Are Audiences Extinct? The Growing Power of Communities
I’ve read lots of commentary the last few years parsing out the differences between audiences and communities. It’s an important distinction for those of us in marketing, and we need to have absolute clarity on the issue to be effective with our strategic plans.
In some ways, it’s very straightforward. An audience participates in an encounter as listeners, potentially responding when feedback is solicited. A community interacts with some degree of shared space, time or relationship. Even with this simple distinction, it can be very tricky to delineate between an audience and a community when marketing is involved.
According to Chris Brogan, the difference between an audience and a community is “which direction the chairs are pointing.” I think that’s a wonderful, visual summary.
In another discussion, Tara Coomans spends time very specifically breaking down the unique characteristics of audiences and how they contrast with communities.
Finally, there’s a really interesting piece from Blogworld on the future of web television, discussing how to turn an audience into a community.
I agree with the arguments of all the authors above, but a growing part of me is convinced that this entire exercise is no longer relevant. All of those articles were written over a year ago. And the world has changed AGAIN since then.
In the new reality, I’d like to propose that audiences are extinct. And that as marketers, we should turn our focus 100 percent toward communicating with communities.
Social media has severely limited our ability as communicators to control anything, to keep anything separate, to truly have one way communication, or even two way communication. It’s every way communication now. With the pervasiveness of social networking and technology, our stakeholders are constantly connected in community, whether we choose to be a part of it or not.
I can be “in the audience” at a presentation but also be following a Twitter stream on the event, where I’m interacting with other people in attendance, as well as those on the outside looking in. I can validate what I’m hearing, or I can object. I have a voice, and I can influence the sharing of ideas.
As an employee, I can take the latest corporate announcement I receive and quickly poll my network of current and former colleagues, who by the way probably knew the news before I did. Within minutes of the communication, I have likely engaged at least a small group to collectively discuss the news.
A feature on your company that ran in today’s Wall Street Journal is subject to real time conversation among your target audiences through social media channels as well as comments from readers. Within an hour of the article posting online, the people interested in the topic have already provided their point of view to augment what the journalist reported.
Any “audience” you have is now connected in community. Some will find this exciting. Others will be afraid, very afraid. But it’s true.
As a result, we have to approach each audience as if we are addressing a community, because chances are it will operate like one. There will be people in the crowd who still act as if they are in an audience. Passively receiving information. Not seeking other points of view or engaging in conversations. They’ll simply take the new content and go about their business. These people are getting more rare every single day. The rest of us are no longer confined to listen only mode.
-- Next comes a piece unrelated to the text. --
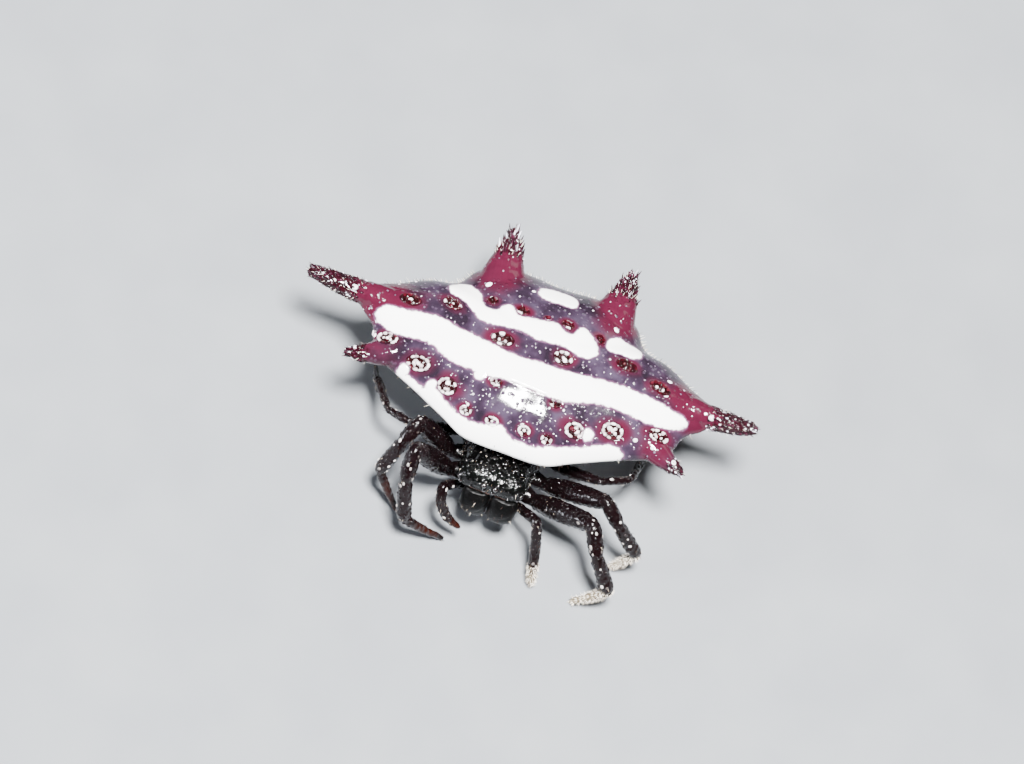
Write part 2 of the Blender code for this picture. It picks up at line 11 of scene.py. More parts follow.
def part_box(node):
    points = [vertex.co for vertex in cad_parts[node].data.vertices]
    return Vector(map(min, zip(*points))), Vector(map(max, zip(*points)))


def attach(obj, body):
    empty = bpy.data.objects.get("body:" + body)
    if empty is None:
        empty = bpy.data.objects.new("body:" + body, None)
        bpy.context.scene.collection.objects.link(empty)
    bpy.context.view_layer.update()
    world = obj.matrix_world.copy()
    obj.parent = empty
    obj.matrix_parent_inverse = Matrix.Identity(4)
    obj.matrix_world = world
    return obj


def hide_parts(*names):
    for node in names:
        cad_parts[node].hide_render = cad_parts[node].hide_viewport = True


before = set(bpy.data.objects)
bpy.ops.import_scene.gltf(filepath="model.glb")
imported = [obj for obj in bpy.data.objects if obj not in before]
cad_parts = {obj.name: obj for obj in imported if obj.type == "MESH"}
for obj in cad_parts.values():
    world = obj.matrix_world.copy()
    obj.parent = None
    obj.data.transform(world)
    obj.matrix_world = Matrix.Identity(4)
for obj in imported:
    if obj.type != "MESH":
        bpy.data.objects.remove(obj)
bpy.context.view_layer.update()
print("frame loaded with", len(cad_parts), "nodes")

# Everything is modelled in millimetres about the spider's own middle, then scaled and moved to the frame.
mm = 0.001
rearOfCarapace = -1.42          # y of the carapace's rear end in the modelling space
carapaceLow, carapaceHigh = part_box("carapace")
rowShift = Vector(((carapaceLow.x + carapaceHigh.x) / 2, carapaceHigh.y - rearOfCarapace * mm, 0.0))
draw = np.random.default_rng(23)        # one row of draws for everything, so their order matters
up3 = np.array((0.0, 0.0, 1.0))
hands = (("left", 1), ("right", -1))    # her left side lies towards +x
goldenTurn = 2.399963                   # spreads things round a spine without rows, in radians


def circle(count):
    return 2 * math.pi * np.arange(count) / count


def smoothPath(points, steps, closed=False):
    # cubic curve through the points
    pts = np.array(points, float)
    count = len(pts)
    rows = []
    for i in range(count if closed else count - 1):
        if closed:
            a, b, c, d = (pts[(i + k - 1) % count] for k in range(4))
        else:
            a, b, c, d = (pts[min(max(i + k - 1, 0), count - 1)] for k in range(4))
        for t in np.arange(steps) / steps:
            rows.append(0.5 * (2 * b + (c - a) * t + (2 * a - 5 * b + 4 * c - d) * t * t
                               + (3 * b - a - 3 * c + d) * t ** 3))
    if not closed:
        rows.append(pts[-1])
    return np.array(rows)


def unit(vectors):
    length = np.linalg.norm(vectors, axis=-1, keepdims=True)
    return vectors / np.maximum(length, 1e-9)


def ease(values, low, high):
    # 0 below low, 1 above high and a soft step between
    t = np.clip((np.asarray(values, float) - low) / (high - low), 0, 1)
    return t * t * (3 - 2 * t)


def loft(rings):
    # closed skin over a stack of rings, wound so that it faces out
    rings = np.asarray(rings, float)
    rows, count = rings.shape[:2]
    verts = np.vstack([rings.reshape(-1, 3), rings[0].mean(0), rings[-1].mean(0)])
    index = np.arange(rows * count).reshape(rows, count)
    following = np.roll(index, -1, axis=1)
    quads = np.stack([index[:-1], following[:-1], following[1:], index[1:]], -1).reshape(-1, 4)
    faces = [tuple(f) for f in quads.tolist()]
    first, last = rows * count, rows * count + 1
    faces += [(first, int(b), int(a)) for a, b in zip(index[0], following[0])]
    faces += [(last, int(a), int(b)) for a, b in zip(index[-1], following[-1])]
    corners = verts[quads]
    volume = np.einsum("ij,ij->i", corners[:, 0], np.cross(corners[:, 1], corners[:, 2])).sum()
    volume += np.einsum("ij,ij->i", corners[:, 0], np.cross(corners[:, 2], corners[:, 3])).sum()
    if volume < 0:
        faces = [f[::-1] for f in faces]
    return verts, faces


def tube(path, radii, sides, flat=1.0):
    # rings square to a path, carried along it without twisting
    path = np.asarray(path, float)
    heading = unit(np.gradient(path, axis=0))
    side = np.cross(heading[0], up3)
    if np.linalg.norm(side) < 1e-3:
        side = np.array((1.0, 0.0, 0.0))
    turn = circle(sides)
    rings = []
    for place, ahead, radius in zip(path, heading, radii):
        side = unit(side - ahead * (side @ ahead))
        over = np.cross(side, ahead)
        rings.append(place + radius * (np.outer(np.cos(turn), side) + flat * np.outer(np.sin(turn), over)))
    return np.array(rings)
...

We are crowdsourcing our opinions. We are collectors of points of view. We now have the power to hear all sides of any story. As a result, we only act like an audience when we want to be entertained, and even then we typically engage in community-type activities. When it comes to being informed, educated and persuaded, we squarely land in community. It’s very dangerous, and a bit naïve, to treat any stakeholder group as an audience moving forward.
What do you think? Does the concept of an audience still have a place in today’s social, digital world?